Выбор Москвы, как ПМЖ [38] , был для честолюбивого ростовчанина отнюдь не предрешен. Почти на равных котировался и Ленинград, культурная, так сказать, столица. Во всяком случае, в видах своих гумилевских штудий я первым делом отправился не в ЦГАЛИ [39] и не в Ленинку [40] , а в Рукописный отдел Пушкинского дома [41] .
Квартировал же я или, как в России говорят, останавливался у Сергея Николаевича Артановского [42] , к которому как к своему старинному другу меня и направил Леонид Григорьевич Григорьян.
38
ПМЖ (постоянное место жительства) – документально оформленное право и возможность жить в выбранной стране (или городе) без необходимости периодически переоформлять разрешение на пребывание.
39
ЦГАЛИ – Центральный (ныне Российский) государственный архив литературы и искусства, такое же, как и 3-й зал Ленинской библиотеки, место встречи соискателей ученой кандидатской степени.
40
Ленинка – Российская государственная библиотека (РГБ). Основанная еще в 1862 году в составе московского публичного Румянцевского музея, она с 1924 года носила имя В. И. Ленина, но в 1991 году это имя утратила. Тогда как станция метро, выводящая к Воздвиженке, по-прежнему зовется «Библиотекой имени Ленина», и этот диссонанс многое объясняет в общественной жизни и общественном сознании современной России.
41
Пушкинский дом – Институт русской литературы (ИРЛИ РАН), созданный в С.-Петербурге еще в 1905 году.
42
Артановский Сергей Николаевич (1932) – доктор философских наук, профессор С.-Петербургского гос. университета культуры и искусств.

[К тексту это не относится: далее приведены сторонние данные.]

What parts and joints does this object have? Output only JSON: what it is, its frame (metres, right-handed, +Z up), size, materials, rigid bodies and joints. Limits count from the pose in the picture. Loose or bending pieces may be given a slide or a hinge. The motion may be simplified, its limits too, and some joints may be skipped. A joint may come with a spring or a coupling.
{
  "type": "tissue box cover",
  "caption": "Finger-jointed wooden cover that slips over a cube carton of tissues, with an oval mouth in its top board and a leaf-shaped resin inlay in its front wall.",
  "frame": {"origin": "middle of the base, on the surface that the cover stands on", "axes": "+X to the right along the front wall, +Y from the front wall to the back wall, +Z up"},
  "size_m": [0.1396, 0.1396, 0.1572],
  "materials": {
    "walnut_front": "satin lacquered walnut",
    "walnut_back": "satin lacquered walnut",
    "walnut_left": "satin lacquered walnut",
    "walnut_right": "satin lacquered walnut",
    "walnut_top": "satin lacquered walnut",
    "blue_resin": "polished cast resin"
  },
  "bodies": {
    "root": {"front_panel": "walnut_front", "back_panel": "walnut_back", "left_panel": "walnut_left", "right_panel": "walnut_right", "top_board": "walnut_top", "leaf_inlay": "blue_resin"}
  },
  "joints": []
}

Сергей Николаевич профессорствовал в Институте культуры, был тогда еще молод, уже обеспечен и состоял в очередной раз в разводе, так что, разбираясь с его дивной коллекцией рукописных книг начала 20-х годов, я брал еще и уроки холостяцкого образа жизни – впрок, впрочем, так и не пошедшие.

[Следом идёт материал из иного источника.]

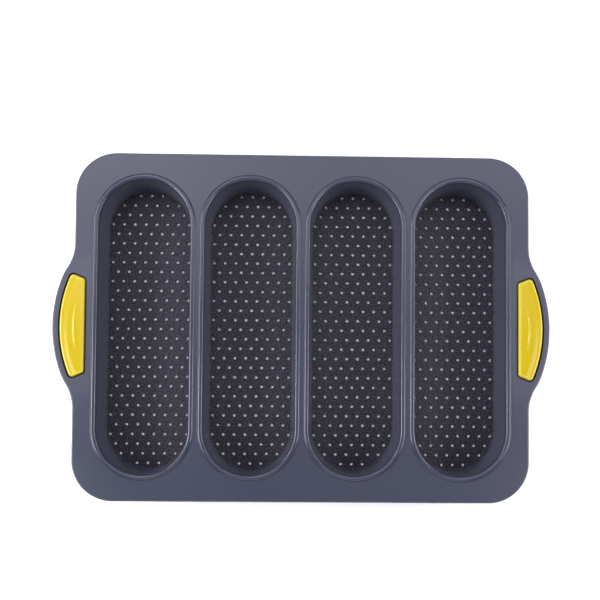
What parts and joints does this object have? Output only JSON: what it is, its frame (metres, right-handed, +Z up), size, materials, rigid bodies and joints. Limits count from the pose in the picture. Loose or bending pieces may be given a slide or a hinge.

Особенно восхищало меня то, что Сергей Николаевич, джентльмен до мозга гостей, содержал одновременно экономку, ведавшую хозяйством, и кухарку.

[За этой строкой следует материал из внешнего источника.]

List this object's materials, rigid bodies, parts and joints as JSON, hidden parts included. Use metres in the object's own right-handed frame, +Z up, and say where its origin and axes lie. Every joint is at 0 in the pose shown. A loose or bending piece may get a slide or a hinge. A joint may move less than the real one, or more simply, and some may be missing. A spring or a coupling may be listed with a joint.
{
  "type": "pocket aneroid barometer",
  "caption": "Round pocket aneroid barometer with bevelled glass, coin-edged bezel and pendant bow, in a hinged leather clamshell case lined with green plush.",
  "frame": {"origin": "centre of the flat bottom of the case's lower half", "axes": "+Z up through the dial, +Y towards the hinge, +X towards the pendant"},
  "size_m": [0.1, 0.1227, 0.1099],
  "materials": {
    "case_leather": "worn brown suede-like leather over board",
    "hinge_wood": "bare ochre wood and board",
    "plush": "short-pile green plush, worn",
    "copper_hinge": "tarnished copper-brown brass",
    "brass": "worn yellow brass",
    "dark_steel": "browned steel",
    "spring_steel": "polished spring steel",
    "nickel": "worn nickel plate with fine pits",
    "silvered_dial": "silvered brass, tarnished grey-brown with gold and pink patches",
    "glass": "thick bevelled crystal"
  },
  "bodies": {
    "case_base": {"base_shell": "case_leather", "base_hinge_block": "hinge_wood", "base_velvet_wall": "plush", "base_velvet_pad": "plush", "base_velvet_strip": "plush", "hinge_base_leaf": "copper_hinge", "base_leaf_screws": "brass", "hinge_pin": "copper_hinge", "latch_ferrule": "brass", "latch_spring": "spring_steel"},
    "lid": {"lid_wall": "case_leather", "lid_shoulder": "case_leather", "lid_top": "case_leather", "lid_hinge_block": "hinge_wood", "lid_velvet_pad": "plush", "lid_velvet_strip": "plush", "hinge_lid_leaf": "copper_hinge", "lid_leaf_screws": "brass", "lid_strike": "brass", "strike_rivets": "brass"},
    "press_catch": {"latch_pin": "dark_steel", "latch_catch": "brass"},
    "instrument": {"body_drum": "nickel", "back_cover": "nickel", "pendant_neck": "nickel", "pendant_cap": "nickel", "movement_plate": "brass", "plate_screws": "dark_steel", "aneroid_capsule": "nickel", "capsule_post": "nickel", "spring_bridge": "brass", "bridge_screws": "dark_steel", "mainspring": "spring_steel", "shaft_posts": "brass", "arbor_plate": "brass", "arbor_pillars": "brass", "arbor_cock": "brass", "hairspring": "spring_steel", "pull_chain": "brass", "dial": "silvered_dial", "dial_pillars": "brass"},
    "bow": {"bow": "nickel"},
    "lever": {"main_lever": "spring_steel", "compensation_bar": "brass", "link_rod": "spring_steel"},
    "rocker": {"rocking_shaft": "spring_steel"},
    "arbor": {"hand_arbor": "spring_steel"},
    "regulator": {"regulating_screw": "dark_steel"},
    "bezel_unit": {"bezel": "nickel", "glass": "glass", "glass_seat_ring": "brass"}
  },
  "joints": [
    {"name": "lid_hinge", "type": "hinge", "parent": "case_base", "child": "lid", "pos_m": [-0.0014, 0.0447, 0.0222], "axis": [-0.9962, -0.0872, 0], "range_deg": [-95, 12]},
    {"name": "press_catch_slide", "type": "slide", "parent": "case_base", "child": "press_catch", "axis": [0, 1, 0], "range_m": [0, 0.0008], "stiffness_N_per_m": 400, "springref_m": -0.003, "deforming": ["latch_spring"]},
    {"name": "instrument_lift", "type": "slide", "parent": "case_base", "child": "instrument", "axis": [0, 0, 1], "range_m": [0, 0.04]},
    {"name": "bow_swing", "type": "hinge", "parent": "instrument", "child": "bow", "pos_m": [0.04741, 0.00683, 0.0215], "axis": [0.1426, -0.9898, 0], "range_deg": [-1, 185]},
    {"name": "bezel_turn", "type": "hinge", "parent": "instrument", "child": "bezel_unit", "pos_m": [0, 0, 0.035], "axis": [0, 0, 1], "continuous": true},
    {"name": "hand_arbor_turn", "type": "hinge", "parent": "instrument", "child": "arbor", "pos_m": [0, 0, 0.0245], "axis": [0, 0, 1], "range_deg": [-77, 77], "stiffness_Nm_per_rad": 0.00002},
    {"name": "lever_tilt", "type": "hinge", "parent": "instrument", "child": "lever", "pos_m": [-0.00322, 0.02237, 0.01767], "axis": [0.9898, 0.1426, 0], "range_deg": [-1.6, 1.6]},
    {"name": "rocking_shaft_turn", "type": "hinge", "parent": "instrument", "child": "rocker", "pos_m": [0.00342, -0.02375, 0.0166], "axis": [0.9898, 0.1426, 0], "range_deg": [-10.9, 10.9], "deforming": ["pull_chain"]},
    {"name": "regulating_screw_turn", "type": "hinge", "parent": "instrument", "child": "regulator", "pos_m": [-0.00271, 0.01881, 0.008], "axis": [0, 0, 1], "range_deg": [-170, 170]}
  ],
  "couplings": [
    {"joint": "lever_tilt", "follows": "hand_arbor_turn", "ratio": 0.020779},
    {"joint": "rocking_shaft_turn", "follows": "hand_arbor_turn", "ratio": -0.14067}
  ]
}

«Дорого же», – сострадал я своему старшему другу. А он отвечал мне наставительно: «Жена, поверьте, обходится гораздо дороже».
Люди, поколением чуть старше, рассказывают, что и пишущие машинки надо было ставить на специальный учет, чтобы в случае чего те, кому положено, могли определить злоумышленника по специфическим особенностям шрифта. Наверное, так, но я о своей «Эрике» [43] , что берет, как известно, четыре копии [44] , уже никому не заявлял и, ничего поэтому не опасаясь, перепечатывал на ней, что хотелось. Достаточно, впрочем, невинное – стихи там, «Огненный столп» Гумилева, цветаевский «Белый стан» да мандельштамовские «Воронежские тетради». А криминальный самиздат [45] читал, какой друзья давали – то на недельку, а то и на ночь. И в машинописном, и в ротапринтном виде, реже переснятом и отпечатанном на фотографических карточках.
43
«Эрика» – малогабаритная, производства ГДР пишущая машинка, которая в Советском Союзе во второй половине 1960-х пришла на смену тяжеловесным (и тоже, разумеется, импортным) «Оптимам» и «Континенталям». В свободной продаже почти не появлялась, была страшным дефицитом, и мне, например, «Эрику» еще в редакцию газеты «Свет Октября» привезли прямиком из Москвы, с распродажи на очередном съезде Союза журналистов СССР. Но, как бы то ни было, «Эриками», которых обессмертил своей песней Александр Галич, в свой срок обзавелись почти все желающие, что резко увеличило оборот самиздата в России.
44
«Эрика» берет четыре копии…» – строка из песни «Мы не хуже Горация», в 1966 году написанной Александром Аркадьевичем Галичем (Гинзбургом) (1918–1977). Чрезвычайно успешный в молодости драматург и киносценарист, Галич с конца 50-х годов начинает писать песни, исполняя их под собственный аккомпанемент на семиструнной гитаре. Его известность в интеллигентских кругах, безусловно, соперничала со всенародной популярностью Булата Окуджавы и Владимира Высоцкого.
45
Самиздат – как особое социокультурное явление, он характерен, видимо, не только для Советского Союза, но и для любой страны, где государственная власть присваивает себе монополию на изготовление и распространение словесной продукции. Нарушение этой монополии как частными лицами внутри страны, так и зарубежными организациями, разумеется, государством же пресекается и карается. Даже сейчас, когда и предварительная цензура вроде бы отменена, и Всемирная паутина доступна каждому, можно схлопотать срок, например, за репост сообщения в социальных сетях, если власть усмотрит в этом сообщении признаки преступления, подпадающего под соответствующую статью Уголовного кодекса.